MHA comments on the Plastic Packaging Tax: the new tax that will hit UK businesses reliant on imports particularly hard in April.
With just two months until the Plastic Packaging Tax (PPT) is introduced (1 April) in the UK to encourage the use of recycled plastic in product packaging, Andrew Thurston, Customs Duty Consultant at MHA, argues the process of proving compliance, or exemption, to this new tax will be especially burdensome for businesses reliant on imports for packaging:
“There are good intentions behind the Plastic Packaging Tax (PPT) but, while it should work well for UK businesses who source their plastic packaging domestically, it will create a very cumbersome administrative burden for those that rely on imports and could potentially prove self-defeating.
“The tax is designed to encourage UK businesses to increase the recycled content of single-use plastic packaging. It will apply to finished plastic packaging manufactured in, or imported into, the UK if the plastic is less than 30% recycled. It means companies will need to meticulously calculate and report their recycled packaging plastic to ensure they remain tax complaint.
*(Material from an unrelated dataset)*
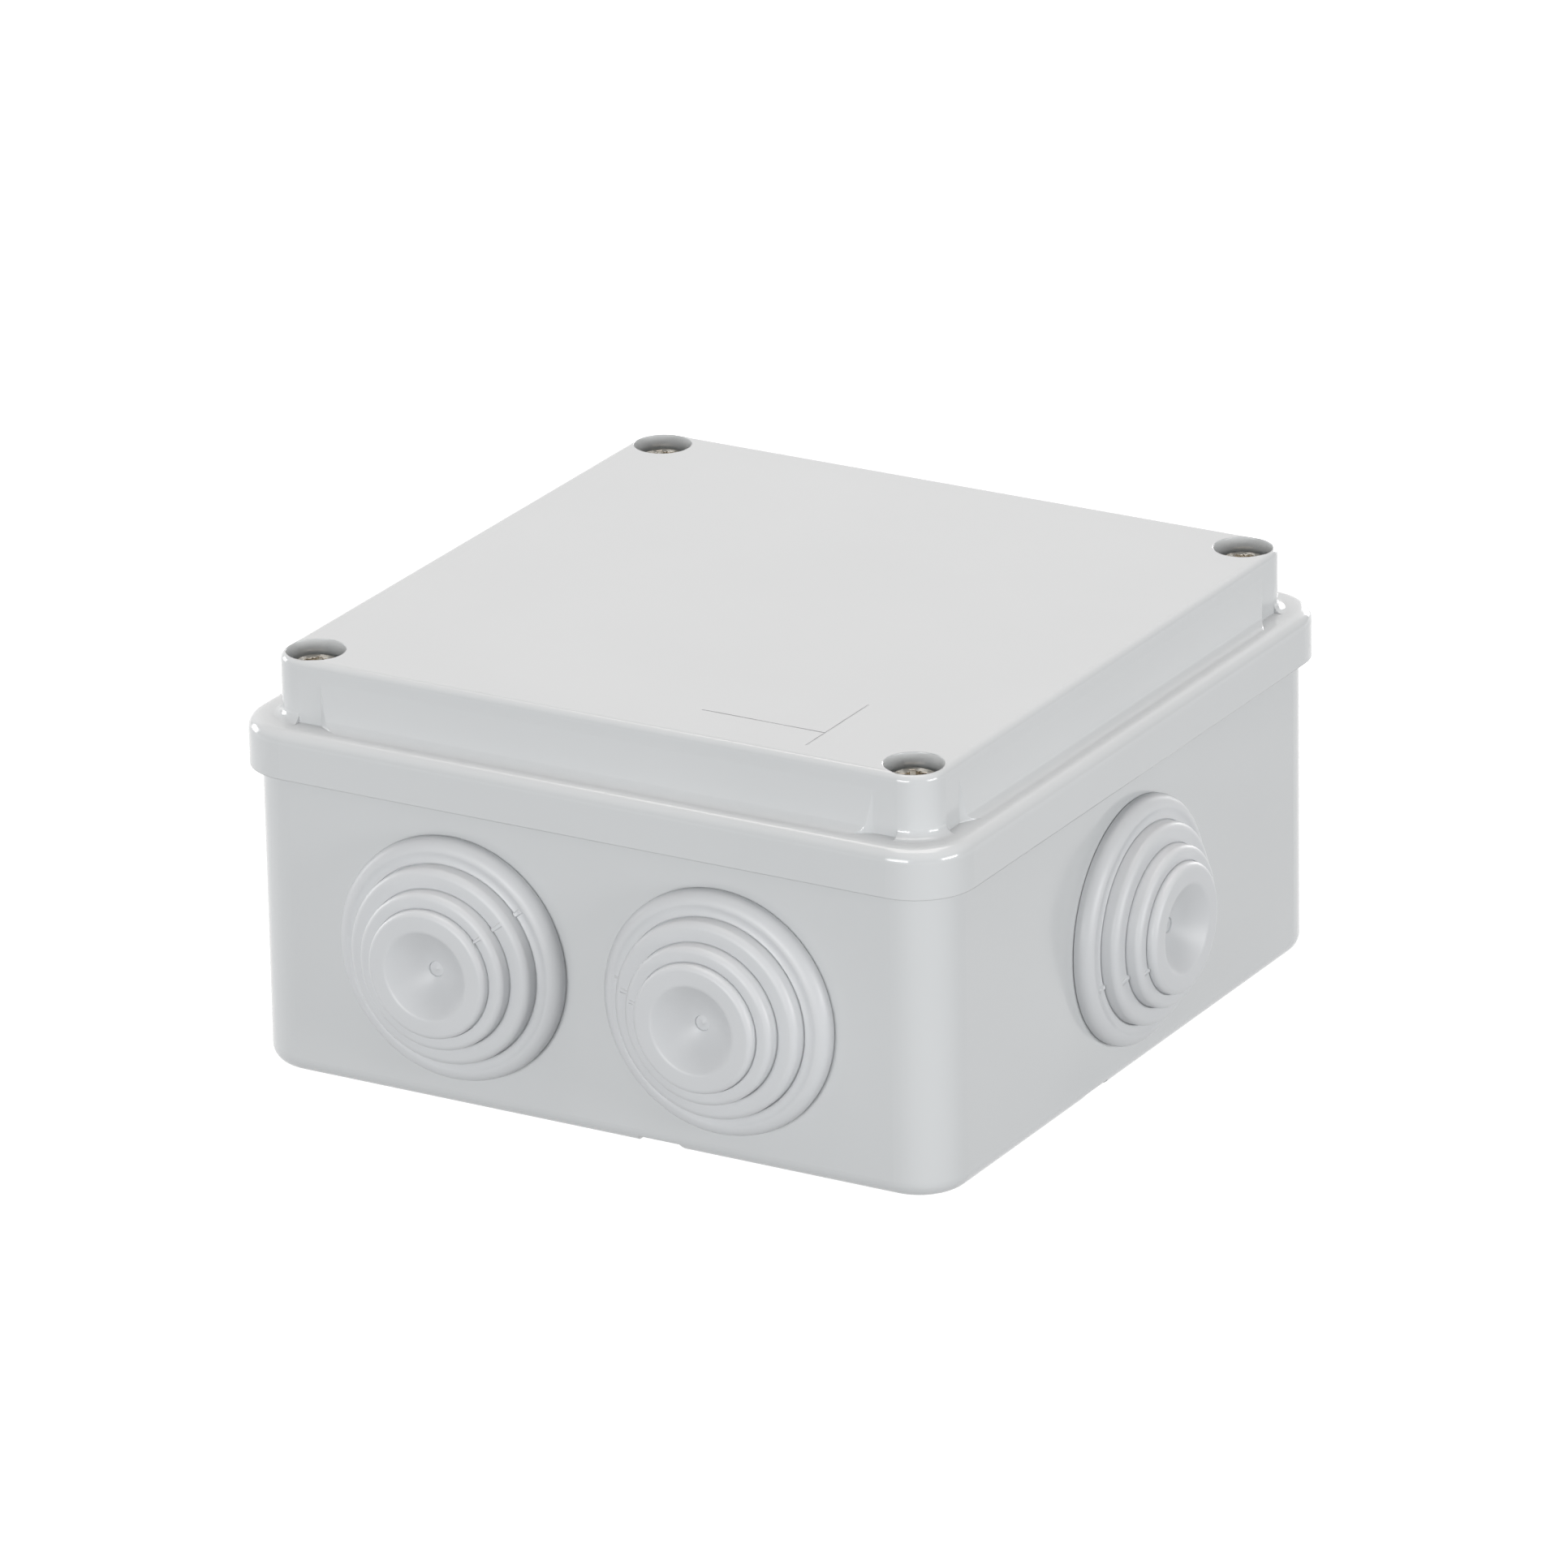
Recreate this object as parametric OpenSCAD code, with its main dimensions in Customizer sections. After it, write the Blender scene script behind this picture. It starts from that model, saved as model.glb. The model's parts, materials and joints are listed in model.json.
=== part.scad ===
// Surface-mounted electrical junction box, 100 x 100 x 50 mm size class, with a screwed
// lid, a lid gasket, six stepped cable glands and a five-pole terminal block inside.
// +Z points away from the wall. The origin is the centre of the back face.

/* [Base] */
// Outside width of the base, square
base_w = 104.8; // [102:0.2:105.2]
// Radius of the base's upright corners
base_corner_r = 7.2; // [6.6:0.2:8]
// Rounding of the base's back edges
base_edge_r = 2.3; // [1:0.1:3]
// Wall thickness of the base
wall_t = 2.4; // [2:0.1:2.8]
// Floor thickness of the base
floor_t = 2.5; // [2:0.1:3]
// Height of the base's rim above the back face
rim_z = 45.4; // [44.8:0.2:45.6]

/* [Lid] */
// Outside width of the lid's skirt, square
lid_w = 108; // [107.6:0.2:110]
// Radius of the skirt's upright corners
lid_corner_r = 8.4; // [8:0.2:9]
// Height of the skirt's lower edge above the back face
skirt_z = 42.3; // [40:0.1:43]
// Height of the ledge round the lid's raised part
ledge_z = 49; // [48.8:0.1:49.4]
// Height of the lid's top face
top_z = 57.65; // [57.2:0.05:60]
// Rounding of the ledge's outer edge
ledge_edge_r = 1.8; // [1:0.1:2]
// Rounding of the top face's edge
top_edge_r = 1.1; // [0.6:0.1:1.2]
// Half width of the raised part at its top edge
cap_top_half = 49.5; // [49.2:0.1:49.6]
// Half width of the raised part at its foot
cap_foot_half = 50.3; // [50:0.1:50.6]
// Fillet between the raised part and the ledge
foot_fillet_r = 1.3; // [0.8:0.1:1.5]
// Thickness of the lid's top face and raised walls
lid_t = 2.2; // [2:0.1:2.4]

/* [Lid screws] */
// Distance of each lid screw from the box's middle, along both sides
screw_off = 45; // [44.8:0.1:45.2]
// Radius of the well that the screw head sits in
well_r = 4; // [3.9:0.05:4.1]
// Height of the seat under the screw head
seat_z = 53; // [52.8:0.1:53.2]
// Radius of the screw head
head_r = 3.4; // [3.2:0.1:3.5]
// Height of the screw head
head_h = 3.1; // [2.2:0.1:3.4]
// Radius of the threaded shank
shank_r = 1.95; // [1.9:0.01:1.98]
// Length of the screw under its head
screw_len = 18; // [17:0.5:19]

/* [Cable glands] */
// Height of the gland axes above the back face
gland_z = 21.5; // [21:0.1:22]
// Distance between the two glands on one side
gland_pitch = 40.2; // [39:0.2:41]
// Radius of the opening in the wall for each gland
entry_r = 13.5; // [13:0.1:13.8]
// Radius of the gland's flange, its widest step
flange_r = 16.95; // [16.5:0.05:17.5]
// Radius of the gland's outermost step
end_step_r = 8.9; // [8.6:0.05:9.2]
// How far the gland's end stands out from the wall
gland_len = 8; // [7.8:0.1:8.4]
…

“The administrative burden will be felt most acutely by those businesses who purchase goods and packaging materials from outside the UK. To ensure they are compliant with, or exempt from PPT, they must obtain evidence from their international suppliers of the recycled content of packaging. Obtaining the necessary evidence could be a difficult and costly request, potentially rendering any attempts to claim tax exemption cost-prohibitive. Ironically, this could result in businesses ignoring the call to use more sustainable materials as meeting the exemption-threshold might not be worth it financially, defeating the purpose of the tax.
“In addition, any companies purchasing goods from outside the UK will need to review individual products for the weight of the plastic packaging to be able to accurately report quantities and account for PPT. This is a dauntingly long and complex process, especially as hundreds of different products enter the UK through today’s complex supply chains. The additional costs will ultimately be passed through to the end consumer, resulting in increased retail prices.
“All in all the PPT could prove a huge headache for certain kinds of business, in particular those who package goods and fresh produce for retail, such as supermarkets. More taxes designed to promote sustainability are also likely to be introduced in the near future. UK businesses would be wise to adapt to the new tax landscape as quickly as possible to ensure they are prepared.”